January 16, 2014

One in a Million, PUT

Here's the performance result for PUT operations. See the previous post for information on the setup. A PUT operations updates the value of an existing key. One million keys are stored. The PUT operations are run one-by-one by a single thread. 10,000 or 100,000 PUT operations (random keys) are made in sequence and timed. The time per PUT is recorded.

This result should be taken with a grain of salt! The default settings are used. For MySQL 5.5 this means that the InnoDB storage engine is used and it flushes to disk for every write (innodb_flush_log_at_trx_commit=1) before it returns to the client. Presumably, this is the case for Riak too, while MongoDB seems to return to the client without flushing data to disk.

It would be interesting to dig further into this... As is always the case with performance testing. My ugly source code is available upon request.

As often is the case, I/O limits performance, not the CPU. When the data is cached and available in-process, a PUT operation only needs to take in the order of 10 us (BergDB, Berkeley, BerkeleyT). Thus, a throughput in the order of 100,000 transactions/s is achieved. Prevayler is a bit slower. This is likely because of the overhead of serializing Java objects.

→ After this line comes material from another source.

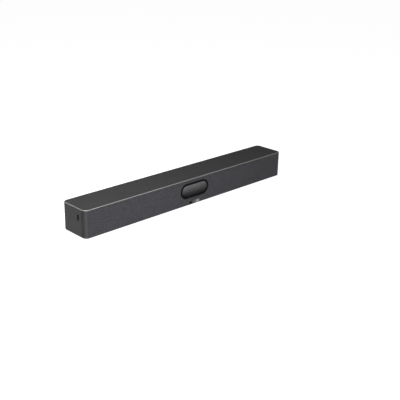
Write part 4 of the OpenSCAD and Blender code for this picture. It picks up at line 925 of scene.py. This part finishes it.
@dataclass
class SocketBay:
    """Contacts and collars in the sockets. Lengths are in millimetres.

    Depths count in from a socket's mouth.
    """

    bench: Workbench
    wire: Point = (0.5, 8.0, 0.35)
    wire_count: int = 8
    wire_pitch: float = 1.02
    wire_depth: float = 5.6
    wire_drop: float = 4.2
    wire_bevel: float = 0.12
    wire_tilt: float = -16.0
    strip_t: float = 0.06
    display_pitch: float = 20.0
    display_strip: Pair = (0.45, 7.5)
    display_rows: tuple[tuple[int, int], ...] = ((1, 10), (-1, 9))
    display_tongue: float = 0.62
    display_depth: float = 5.4
    data_strip: Pair = (1.0, 8.0)
    data_places: tuple[float, ...] = (-3.5, -1.0, 1.0, 3.5)
    data_tongue: float = 0.18
    data_depth: float = 6.5
    collar: tuple[Pair, ...] = ((1.85, -2.0), (1.85, 0.25), (2.1, 0.4), (2.9, 0.4), (3.1, 0.2), (3.1, 0.02),
                                (1.87, 0.02))
    pin: tuple[Pair, ...] = ((0.93, -6.0), (0.93, -0.8), (0.7, -0.4), (0.0, -0.25))
    pin_depth: float = 0.6

    def build(self) -> None:
        """Builds the contacts of every socket, and the collars."""
        self.bench.piece(self.network(), "lan_contacts", GOLD, "brass")
        self.bench.piece(self.display(), "hdmi_contacts", GOLD, "brass")
        self.bench.piece(self.data(), "usb_contacts", GOLD, "brass")
        self.bench.piece(self.collars(), "socket_collars", STEEL, "screw_steel")

    def network(self) -> Mesh:
        """Sprung wires under the roof of the network socket.

        Returns:
            The wires' mesh.
        """
        low, high = self.bench.box_mm("lan_socket")
        middle = (low.x + high.x) / 2
        tilt = Matrix.Rotation(math.radians(self.wire_tilt), 4, "X")
        parts = []
        for i in range(self.wire_count):
            x = middle + (i - (self.wire_count - 1) / 2) * self.wire_pitch
            centre = (x, high.y - self.wire_depth, high.z - self.wire_drop)
            parts.append(self.bench.slab(self.wire, centre, self.wire_bevel, tilt))
        return self.bench.together(parts)

    def display(self) -> Mesh:
        """Contact strips on both faces of each display socket's tongue.

        Returns:
            The strips' mesh.
        """
        low, high = self.bench.box_mm("hdmi_sockets")
        middle = (low.z + high.z) / 2
        half = (high.x - low.x - self.display_pitch) / 2
        width, length = self.display_strip
        parts = []
        for x in (low.x + half, high.x - half):
            for side, count in self.display_rows:
                for i in range(count):
                    centre = (x + i - (count - 1) / 2, high.y - self.display_depth,
                              middle + side * self.display_tongue)
                    parts.append(self.bench.slab((width, length, self.strip_t), centre))
        return self.bench.together(parts)

    def data(self) -> Mesh:
        """Four strips on the tongue of each larger data socket, at the back and in the left end.

        Returns:
            The strips' mesh.
        """
        width, length = self.data_strip
        low, high = self.bench.box_mm("usb_a_socket")
        x, z = (low.x + high.x) / 2, (low.z + high.z) / 2 + self.data_tongue
        parts = [self.bench.slab((width, length, self.strip_t), (x + place, high.y - self.data_depth, z))
                 for place in self.data_places]
        low, high = self.bench.box_mm("side_usb_socket")
        y, z = (low.y + high.y) / 2 + self.data_tongue, (low.z + high.z) / 2
        parts += [self.bench.slab((length, self.strip_t, width), (low.x + self.data_depth, y, z + place))
                  for place in self.data_places]
        return self.bench.together(parts)

    def collars(self) -> Mesh:
        """Metal collar of the audio socket and the tip of the power inlet's pin.

        Returns:
            The collars' mesh.
        """
        low, high = self.bench.box_mm("audio_socket")
        collar = self.bench.turned(self.collar, ((low.x + high.x) / 2, high.y, (low.z + high.z) / 2), 64)
        low, high = self.bench.box_mm("power_inlet")
        centre = ((low.x + high.x) / 2, high.y - self.pin_depth, (low.z + high.z) / 2)
        pin = self.bench.turned(self.pin, centre, 40, closed=False)
        return self.bench.together([collar, pin])


@dataclass
class Boards:
    """Small chips on the main board. Lengths are in millimetres."""

    bench: Workbench
    seed: int = 7
    places: int = 22
    margin: float = 8.0
    top_margin: float = 5.0
    face: float = 1.4
    chip_t: float = 0.9
    sunk: float = 0.44
    bevel: float = 0.1
    kept_clear: tuple[Pair, ...] = ((-1.0, 16.0), (26.0, 34.0), (54.0, 68.0))
    chips: tuple[Pair, ...] = ((3.0, 2.0), (2.0, 4.0), (5.0, 5.0), (1.6, 1.0))

    def build(self) -> None:
        """Builds small chips along the main board, clear of its larger parts."""
        pick = random.Random(self.seed)
        low, high = self.bench.box_mm("main_board")
        y = low.y + self.face - self.sunk
        parts = []
        for i in range(self.places):
            x = low.x + self.margin + i * (high.x - low.x - 2 * self.margin) / (self.places - 1)
            if any(start < abs(x) < end for start, end in self.kept_clear):
                continue
            width, height = pick.choice(self.chips)
            z = pick.uniform(low.z + self.margin, high.z - self.top_margin)
            parts.append(self.bench.slab((width, self.chip_t, height), (x, y, z), self.bevel))
        self.bench.piece(self.bench.together(parts), "board_parts", BLACK, "black_plastic")


@dataclass(frozen=True)
class Lamp:
    """A soft square lamp. Lengths are in metres."""

    name: str
    place: Point
    aim: Point
    size: float
    watts: float

    def build(self) -> None:
        """Puts the lamp into the scene."""
        data = bpy.data.lights.new(self.name, "AREA")
        data.shape = "SQUARE"
        data.size = self.size
        data.energy = self.watts
        obj = bpy.data.objects.new(self.name, data)
        bpy.context.scene.collection.objects.link(obj)
        obj.location = self.place
        obj.rotation_euler = (Vector(self.aim) - Vector(self.place)).to_track_quat("-Z", "Y").to_euler()


@dataclass
class Studio:
    """Floor, light and the photograph's camera. Lengths are in metres and angles in degrees.

    The wall's span gives the heights, as the Z of a ray, between which what gloss mirrors falls from white
    to the wall's shade.
    """

    azimuth: float = -44.862
    elevation: float = 21.30
    roll: float = 1.351
    focal_px: float = 712.4
    frame_px: float = 400.0
    sensor_mm: float = 36.0
    near: float = 0.01
    place: Point = (-1.1367, -1.2019, 0.6442)
    lamps: tuple[Lamp, ...] = (
        Lamp("key", (-0.42, -0.16, 0.66), (-0.25, 0.0, 0.05), 0.5, 5.1),
        Lamp("fill", (-0.35, -1.5, 0.6), (0.0, 0.0, 0.03), 1.0, 7.5),
    )
    floor_half: float = 12.0
    floor_z: float = -0.0002
    floor_grey: float = 0.80
    floor_lift: float = 0.85
    floor_mirrored: float = 0.3
    soft_light: float = 0.165
    wall_span: Pair = (0.04, 0.19)
    wall_shade: float = 0.08

    def build(self) -> None:
        """Builds the floor, the world, the lamps and the camera."""
        self.floor()
        self.world()
        for lamp in self.lamps:
            lamp.build()
        self.camera()

    def floor(self) -> None:
        """Pale floor that looks white to the camera and keeps a faint shadow."""
        bm = bmesh.new()
        bmesh.ops.create_grid(bm, x_segments=2, y_segments=2, size=self.floor_half)
        bmesh.ops.translate(bm, verts=bm.verts, vec=(0.0, 0.0, self.floor_z))
        mesh = bpy.data.meshes.new("floor")
        bm.to_mesh(mesh)
        bm.free()
        obj = bpy.data.objects.new("floor", mesh)
        bpy.context.scene.collection.objects.link(obj)
        material = bpy.data.materials.new("pale_floor")
        material.use_nodes = True
        graph = Graph(material.node_tree)
        grey = self.floor_grey
        diffuse = graph.add("ShaderNodeBsdfDiffuse", Color=(grey, grey, grey, 1.0))
        path = graph.add("ShaderNodeLightPath")
        mirrored = graph.times(path.outputs["Is Glossy Ray"], self.floor_mirrored)
        seen = graph.math("MAXIMUM", path.outputs["Is Camera Ray"], mirrored)
        lift = graph.times(seen, self.floor_lift)
        bright = graph.add("ShaderNodeEmission", Color=WHITE_LIGHT, Strength=lift)
        both = graph.add("ShaderNodeAddShader")
        graph.feed(both.inputs[0], diffuse.outputs[0])
        graph.feed(both.inputs[1], bright.outputs[0])
        graph.add("ShaderNodeOutputMaterial", Surface=both.outputs[0])
        mesh.materials.append(material)

    def world(self) -> None:
        """White for the camera, a wall that darkens upwards for gloss, and a soft light on the bar."""
        world = bpy.data.worlds.new("soft_room")
        bpy.context.scene.world = world
        world.use_nodes = True
        graph = Graph(world.node_tree)
        soft = graph.add("ShaderNodeBackground", Color=WHITE_LIGHT, Strength=self.soft_light)
        path = graph.add("ShaderNodeLightPath")
        ray = graph.axes(graph.add("ShaderNodeTexCoord").outputs["Generated"])
        wall = graph.ramp(ray[2], *self.wall_span, 1.0, self.wall_shade)
        camera = path.outputs["Is Camera Ray"]
        mirrored = graph.math("MAXIMUM", path.outputs["Is Glossy Ray"], path.outputs["Is Transmission Ray"])
        white = graph.math("MAXIMUM", camera, graph.times(mirrored, wall))
        backdrop = graph.add("ShaderNodeBackground", Color=WHITE_LIGHT, Strength=white)
        mixed = graph.add("ShaderNodeMixShader")
        graph.feed(mixed.inputs[0], graph.math("MAXIMUM", camera, mirrored))
        graph.feed(mixed.inputs[1], soft.outputs[0])
        graph.feed(mixed.inputs[2], backdrop.outputs[0])
        graph.add("ShaderNodeOutputWorld", Surface=mixed.outputs[0])

    def camera(self) -> None:
        """Sets the camera at the place and angle found from the photograph's edges."""
        a, e, r = (math.radians(v) for v in (self.azimuth, self.elevation, self.roll))
        ahead = -Vector((math.sin(a) * math.cos(e), -math.cos(a) * math.cos(e), math.sin(e)))
        right = ahead.cross(Vector((0.0, 0.0, 1.0))).normalized()
        up = right.cross(ahead)
        side = math.cos(r) * right + math.sin(r) * up
        top = math.cos(r) * up - math.sin(r) * right
        data = bpy.data.cameras.new("photo_camera")
        data.sensor_fit = "HORIZONTAL"
        data.sensor_width = self.sensor_mm
        data.lens = self.focal_px * self.sensor_mm / self.frame_px
        data.clip_start = self.near
        obj = bpy.data.objects.new("photo_camera", data)
        bpy.context.scene.collection.objects.link(obj)
        turn = Matrix((side, top, -ahead)).transposed().to_4x4()
        obj.matrix_world = Matrix.Translation(Vector(self.place)) @ turn
        bpy.context.scene.camera = obj


class Bar:
    """The whole bar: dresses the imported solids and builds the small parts."""

    def __init__(self) -> None:
        """Makes the finisher and the workbench."""
        self.finisher = Finisher()
        self.bench = Workbench(self.finisher)

    def dress(self, nodes: dict[str, bpy.types.Object]) -> None:
        """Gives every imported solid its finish.

        Args:
            nodes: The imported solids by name.
        """
        for name, obj in sorted(nodes.items()):
            material = self.finisher.material(NODE_FINISH[name])
            for slot in obj.material_slots:
                slot.material = material
            LOG.info("dressed %s: %s", name, material.name)

    def build(self) -> None:
        """Builds the cloth and the small parts in order."""
        for kind in (FrontCloth, LensUnit, SocketBay, Boards):
            kind(self.bench).build()
            LOG.info("built %s", kind.__name__)


def main() -> None:
    """Dresses the bar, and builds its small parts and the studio."""
    logging.basicConfig(level=logging.INFO, format="%(message)s")
    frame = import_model()
    bar = Bar()
    bar.dress(frame["nodes"])
    bar.build()
    Studio().build()
    scene = bpy.context.scene
    scene.view_settings.view_transform = "Standard"
    LOG.info("pieces made: %d", bar.bench.count)


if __name__ == "__main__":
    main()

The in-process databases write data for every transaction, but they do not flush the data all the way to physical disk storage for every transaction. It is impossible to do if one wants to achieve a throughput in the order of 100,000 transactions/s. The default approach by BergDB is to flush data to disk every 0.1 seconds.

There are many important things to say about disk flushing, how to define "durable", and what I like to call durability control. Hopefully, I will be able to address these important topics in future posts.